Material shown ::
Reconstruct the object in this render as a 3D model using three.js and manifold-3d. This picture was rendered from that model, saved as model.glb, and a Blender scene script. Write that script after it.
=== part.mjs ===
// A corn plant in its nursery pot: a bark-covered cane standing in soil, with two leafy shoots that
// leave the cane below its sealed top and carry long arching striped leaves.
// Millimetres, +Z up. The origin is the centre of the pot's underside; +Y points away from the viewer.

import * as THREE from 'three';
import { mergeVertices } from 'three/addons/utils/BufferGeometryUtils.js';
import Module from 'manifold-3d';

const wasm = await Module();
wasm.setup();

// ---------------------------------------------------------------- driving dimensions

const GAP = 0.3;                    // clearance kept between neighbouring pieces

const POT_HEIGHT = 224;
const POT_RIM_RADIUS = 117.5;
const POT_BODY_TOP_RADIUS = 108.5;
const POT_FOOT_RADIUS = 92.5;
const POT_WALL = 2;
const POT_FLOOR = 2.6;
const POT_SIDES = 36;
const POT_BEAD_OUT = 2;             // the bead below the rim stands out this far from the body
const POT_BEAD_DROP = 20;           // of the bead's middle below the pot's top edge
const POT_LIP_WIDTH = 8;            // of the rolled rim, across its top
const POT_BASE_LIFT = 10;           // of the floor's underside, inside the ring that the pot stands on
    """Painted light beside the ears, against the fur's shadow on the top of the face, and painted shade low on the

Task ::
Restate the data above exactly, keeping each word as it stands.

Reply to the exercise ::
Reconstruct the object in this render as a 3D model using three.js and manifold-3d. This picture was rendered from that model, saved as model.glb, and a Blender scene script. Write that script after it.
=== part.mjs ===
// A corn plant in its nursery pot: a bark-covered cane standing in soil, with two leafy shoots that
// leave the cane below its sealed top and carry long arching striped leaves.
// Millimetres, +Z up. The origin is the centre of the pot's underside; +Y points away from the viewer.

import * as THREE from 'three';
import { mergeVertices } from 'three/addons/utils/BufferGeometryUtils.js';
import Module from 'manifold-3d';

const wasm = await Module();
wasm.setup();

// ---------------------------------------------------------------- driving dimensions

const GAP = 0.3;                    // clearance kept between neighbouring pieces

const POT_HEIGHT = 224;
const POT_RIM_RADIUS = 117.5;
const POT_BODY_TOP_RADIUS = 108.5;
const POT_FOOT_RADIUS = 92.5;
const POT_WALL = 2;
const POT_FLOOR = 2.6;
const POT_SIDES = 36;
const POT_BEAD_OUT = 2;             // the bead below the rim stands out this far from the body
const POT_BEAD_DROP = 20;           // of the bead's middle below the pot's top edge
const POT_LIP_WIDTH = 8;            // of the rolled rim, across its top
const POT_BASE_LIFT = 10;           // of the floor's underside, inside the ring that the pot stands on
    """Painted light beside the ears, against the fur's shadow on the top of the face, and painted shade low on the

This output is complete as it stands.